Job
Reproduce every entry exactly as shown.
..........
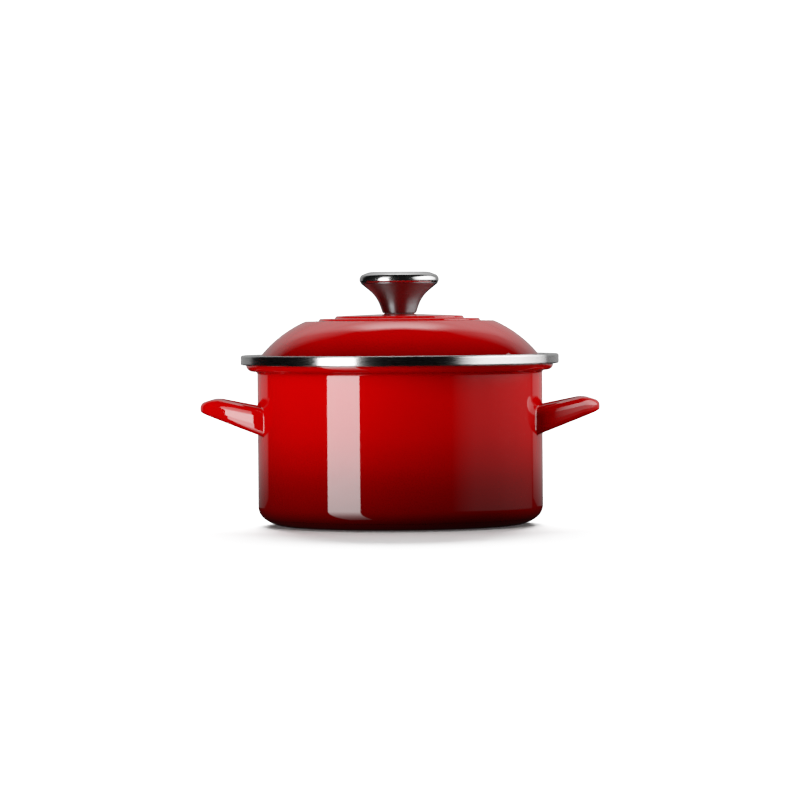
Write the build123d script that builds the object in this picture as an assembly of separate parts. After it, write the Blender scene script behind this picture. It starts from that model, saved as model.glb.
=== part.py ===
from build123d import *
from build123d.topology import SkipClean
import math
import os

# A small two-handled stock pot of enamelled sheet steel with a lift-off domed lid.
# Millimetres. The pot stands on z = 0 with its axis on Z, and its handles point along X.
# Sheet parts of revolution are drawn as the path of their outer face in the r-z plane,
# as (r, z, bend radius) points, and thickened towards the inside.

# Pot shell
SHELL_T = 1.5  # 1.2 mm steel with enamel on both sides
BODY_R = 102.5
LEDGE_Z = 110.9  # underside of the ledge that the lid rests on
NECK_R = 110.5
LIP_R = 112.4  # inner face of the turned-over lip
LIP_Z = 120.7

# Stainless trim: a torus face that goes all the way round a bend this tight can't be
# divided evenly into triangles, so its faces are sectors.
TRIM_SECTORS = 8

# Stainless rim band
BAND_T = 0.5
BAND_R = 114.4
BAND_INNER_R = 108.5
BAND_TOP_Z = 122.7
BAND_BOTTOM_Z = 115.5

# Lid
LID_T = 1.5
SEAT_Z = 151.6  # top of the lid under the knob
SCREW_HOLE_R = 3.4
STEP_R = (45.6, 57.3, 67.8)  # outer edge of the plateau and of the two rings around it
STEP_Z = (150.35, 148.5, 146.7)
RISER_RUN = 1.0
DOME_R = 85.0  # radius of the dome's arc in section
DOME_START_DEG = -24.0
DOME_END_DEG = -52.0
DOME_CORNER_R = 87.84  # where the tangents at the arc's two ends cross
SKIRT_R = 103.9
FLANGE_R = 105.95
RING_T = 0.4
RING_R = 107.0
RING_BOTTOM_Z = LEDGE_Z + SHELL_T + 0.1  # small gap over the ledge
RING_TOP_Z = RING_BOTTOM_Z + LID_T + 2 * RING_T
FLANGE_TOP_Z = RING_TOP_Z - RING_T

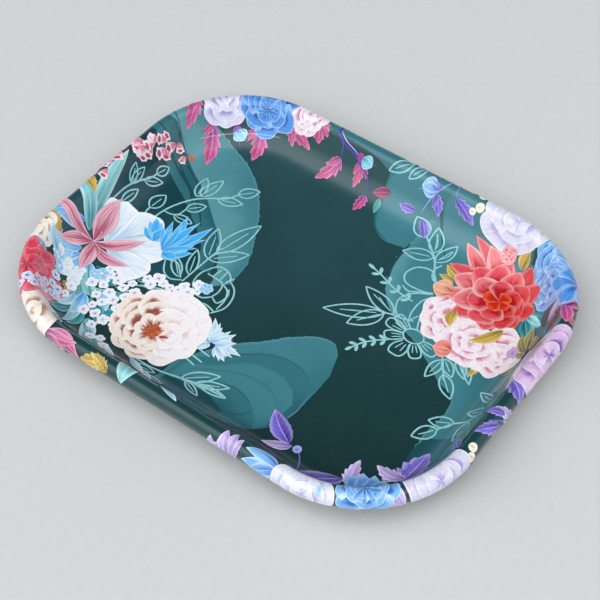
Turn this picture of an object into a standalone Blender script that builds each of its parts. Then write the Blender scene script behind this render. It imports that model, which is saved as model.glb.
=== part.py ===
..........
Task solution
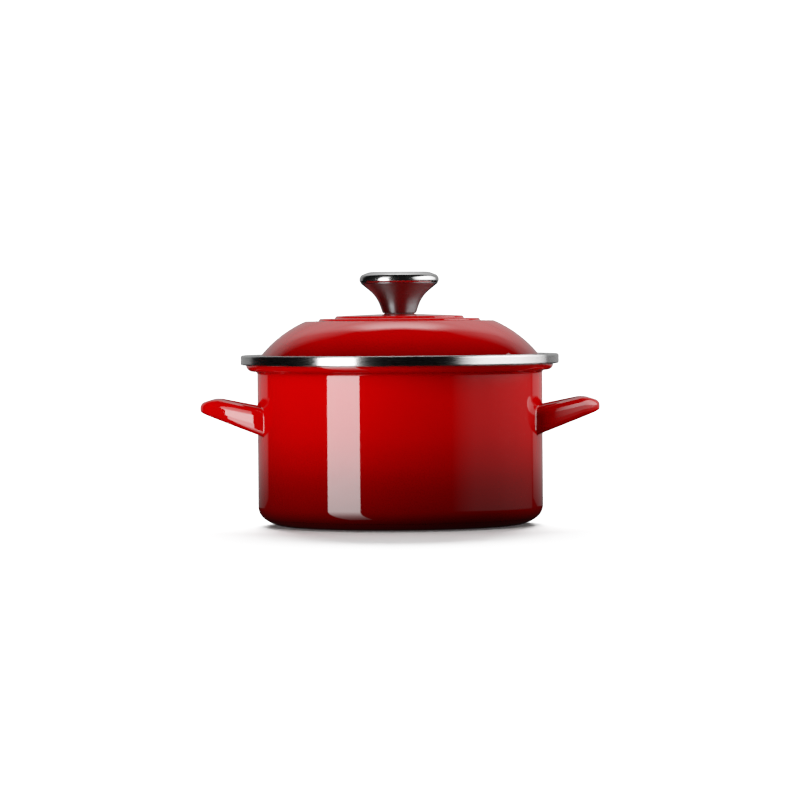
Write the build123d script that builds the object in this picture as an assembly of separate parts. After it, write the Blender scene script behind this picture. It starts from that model, saved as model.glb.
=== part.py ===
from build123d import *
from build123d.topology import SkipClean
import math
import os

# A small two-handled stock pot of enamelled sheet steel with a lift-off domed lid.
# Millimetres. The pot stands on z = 0 with its axis on Z, and its handles point along X.
# Sheet parts of revolution are drawn as the path of their outer face in the r-z plane,
# as (r, z, bend radius) points, and thickened towards the inside.

# Pot shell
SHELL_T = 1.5  # 1.2 mm steel with enamel on both sides
BODY_R = 102.5
LEDGE_Z = 110.9  # underside of the ledge that the lid rests on
NECK_R = 110.5
LIP_R = 112.4  # inner face of the turned-over lip
LIP_Z = 120.7

# Stainless trim: a torus face that goes all the way round a bend this tight can't be
# divided evenly into triangles, so its faces are sectors.
TRIM_SECTORS = 8

# Stainless rim band
BAND_T = 0.5
BAND_R = 114.4
BAND_INNER_R = 108.5
BAND_TOP_Z = 122.7
BAND_BOTTOM_Z = 115.5

# Lid
LID_T = 1.5
SEAT_Z = 151.6  # top of the lid under the knob
SCREW_HOLE_R = 3.4
STEP_R = (45.6, 57.3, 67.8)  # outer edge of the plateau and of the two rings around it
STEP_Z = (150.35, 148.5, 146.7)
RISER_RUN = 1.0
DOME_R = 85.0  # radius of the dome's arc in section
DOME_START_DEG = -24.0
DOME_END_DEG = -52.0
DOME_CORNER_R = 87.84  # where the tangents at the arc's two ends cross
SKIRT_R = 103.9
FLANGE_R = 105.95
RING_T = 0.4
RING_R = 107.0
RING_BOTTOM_Z = LEDGE_Z + SHELL_T + 0.1  # small gap over the ledge
RING_TOP_Z = RING_BOTTOM_Z + LID_T + 2 * RING_T
FLANGE_TOP_Z = RING_TOP_Z - RING_T

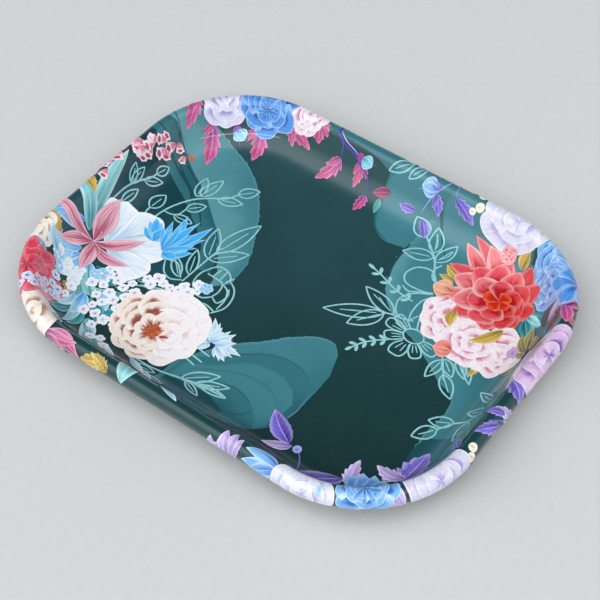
Turn this picture of an object into a standalone Blender script that builds each of its parts. Then write the Blender scene script behind this render. It imports that model, which is saved as model.glb.
=== part.py ===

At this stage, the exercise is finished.